The stakes were higher in Beijing, given that fewer people spoke English and maneuvering in dicey public restrooms (often no toilets—just holes in the floor). The first evening, I had more traditional Chinese food at the hotel’s restaurant, Zenses. As much as I like to think I am an adventurous eater now, when I was told the pork and gelatin cubes were gluten free, I went straight for the more familiar stir-fried vegetable noodle dish.

Beyond excited for the opportunity to see the Great Wall, I packed up a backpack and made the drive through the more rural parts of Beijing. I toured the Mutianyu section of the wall and climbed to the highest point that the wall was preserved. That night, I celebrated the accomplishment with a huge bowl of flavorful pho and a chicken flatbread at a casual restaurant called 4 Corners. Ready for another day of 10,000+ steps and a blast into the past, I visited the Forbidden City and Tiananmen Square.  
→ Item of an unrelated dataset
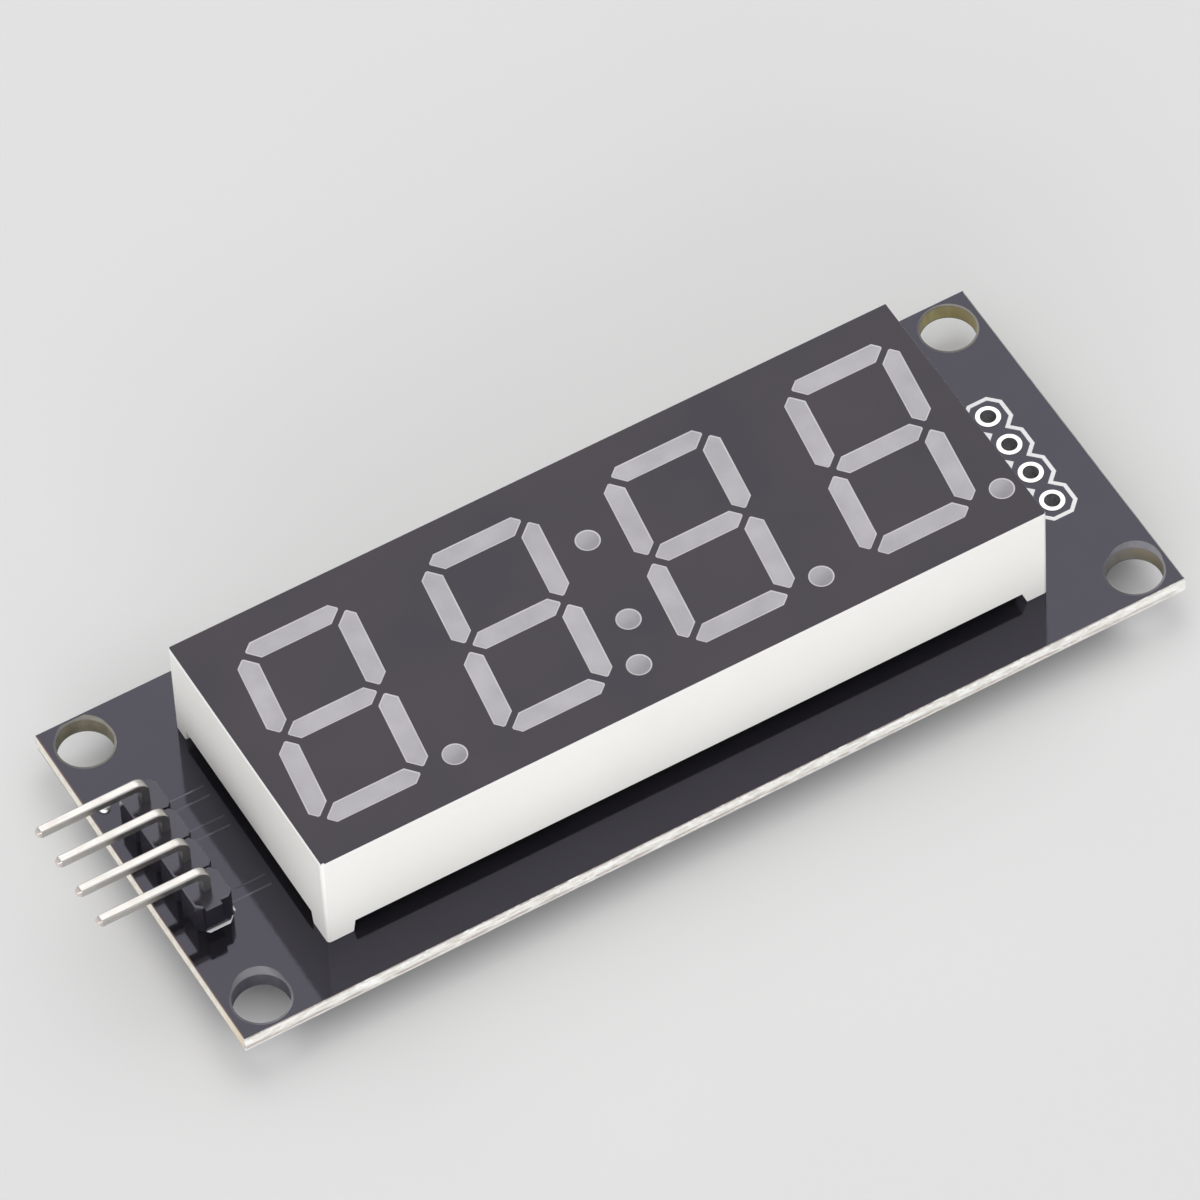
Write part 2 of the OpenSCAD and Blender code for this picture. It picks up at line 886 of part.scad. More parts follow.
module header_solder() {
    color("#d6d6d8")
        on_back()
            for (y = header_ys)
                solder_joint([header_x, y], pin_w);
}

module display_solder() {
    color("#d6d6d8")
        on_back()
            for (place = display_pin_places)
                solder_joint(place, display_pin_w);
}

// A bead of solder left on the front face: the cap of a ball
module solder_bead() {
    ball_r = (bead_d * bead_d / 4 + bead_h * bead_h) / (2 * bead_h);
    color("#e8e8ea")
        translate([bead_inset - board_l / 2, bead_y, 0])
            intersection() {
                translate([0, 0, bead_h - ball_r])
                    sphere(ball_r);
                translate([-bead_d, -bead_d, 0])
                    cube([2 * bead_d, 2 * bead_d, bead_d]);
            }
}

circuit_board();
header_rings();
spare_rings();
display_rings();
back_lands();
display_housing();
display_face();
digit_1_segments();
digit_2_segments();
digit_3_segments();
digit_4_segments();
colon_dots();
led_board();
led_chips();
display_potting();
display_pins();
header_block();
header_pin_1();
header_pin_2();
header_pin_3();
header_pin_4();
driver_chip();
driver_chip_leads();
resistors();
resistor_ends();
capacitors();
capacitor_ends();
header_solder();
display_solder();
surface_solder();
solder_bead();
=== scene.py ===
"""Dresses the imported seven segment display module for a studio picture."""

import json
import math

import bmesh
import bpy
from mathutils import Matrix, Vector


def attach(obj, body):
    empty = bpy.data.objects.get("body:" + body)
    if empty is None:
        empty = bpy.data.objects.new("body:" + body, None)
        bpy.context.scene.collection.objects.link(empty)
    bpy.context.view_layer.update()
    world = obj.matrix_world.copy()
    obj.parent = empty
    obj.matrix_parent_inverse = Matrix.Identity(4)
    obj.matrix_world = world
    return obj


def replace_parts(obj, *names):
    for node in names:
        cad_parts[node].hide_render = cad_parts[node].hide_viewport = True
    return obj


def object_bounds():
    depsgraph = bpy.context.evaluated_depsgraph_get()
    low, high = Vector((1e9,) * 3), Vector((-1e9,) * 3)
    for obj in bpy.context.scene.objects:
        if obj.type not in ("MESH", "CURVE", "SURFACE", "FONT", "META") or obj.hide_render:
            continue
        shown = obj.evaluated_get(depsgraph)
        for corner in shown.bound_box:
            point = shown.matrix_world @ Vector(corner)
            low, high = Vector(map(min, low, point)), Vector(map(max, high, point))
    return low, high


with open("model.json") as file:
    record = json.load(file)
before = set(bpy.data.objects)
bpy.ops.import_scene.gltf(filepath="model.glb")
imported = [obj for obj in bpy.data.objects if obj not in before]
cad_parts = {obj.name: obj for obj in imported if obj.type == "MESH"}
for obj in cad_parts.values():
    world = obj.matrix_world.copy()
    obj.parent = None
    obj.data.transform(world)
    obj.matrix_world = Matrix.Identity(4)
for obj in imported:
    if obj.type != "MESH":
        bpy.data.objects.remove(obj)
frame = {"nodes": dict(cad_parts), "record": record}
cad_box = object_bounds()
scene = bpy.context.scene
nodes = frame["nodes"]
MM = 0.001

# Sizes of the part that the looks and the extra pieces follow, in millimetres
# The board's front face is at z = 0, and BOARD_X is half its length
BOARD_X, BOARD_T = 32.8, 1.2
# The long edges slope away beyond SCORE_Y, where they were snapped along a score
SCORE_Y = 13.02
HOLE_X, HOLE_Y, HOLE_R = 30.5, 11.05, 1.8
PITCH = 2.54
SPARE_X = 29.03
HEADER_X = -30.15
PIN_TIP_X = -37.45
PIN_YS = [(1.5 - i) * PITCH for i in range(4)]
PIN_BEVEL, HOUSING_BEVEL = 0.085, 0.05

# The display: the end and the front of its body, its face and its digits
DISPLAY_END_X, DISPLAY_FRONT_Y = 25.15, -9.67
DISPLAY_Y = -0.17
FACE_Z = 8.0
DIGIT_PITCH = 12.7
DIGIT_W, DIGIT_H = 8.2, 14.4
SEG_T, SEG_GAP = 1.38, 0.44
CORNER_CUT, POINT_BLUNT = 1.4, 0.1
LEAN = math.radians(7.7)
DOT_R = 0.8
COLON_RISE = 3.22
POINT = (DIGIT_W / 2 + 0.64, SEG_T / 2 - DIGIT_H / 2)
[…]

On the last full day, I strolled through Beijing’s 798 Art Zone. Cool stores and galleries line the streets. I also took a trip to the Silk Market. It was quite the experience dodging aggressive vendors, but you can find some hidden gems. For the final night, I had to go for drinks at The Opposite House hotel before dinner. When I heard Beyoncé had stayed at this hotel, it became a must-visit. Unfortunately, actually staying there was out of my price range, so a cocktail at the bar would have to suffice. I ordered the basil pineapple margarita, and it immediately ranked as one of the most delicious and refreshing cocktails I’ve ever had. It smelled and tasted of basil with every sip. For dinner, I ordered a spinach artichoke dip and the salmon bibimbap from Moka Bros. The salmon was fresh, and the bowl had many delicious, filling ingredients, including black rice, roasted pumpkin, kimchi, seaweed, avocado, carrots and a poached egg. Ironically, this was the only time on the trip I actually ate rice.

By the end of the trip, my stomach was full, and I was grateful to have had such a wonderful experience. It seemed like a great feat to have traveled to China in a way that others would and to avoid getting “glutened” the entire way through.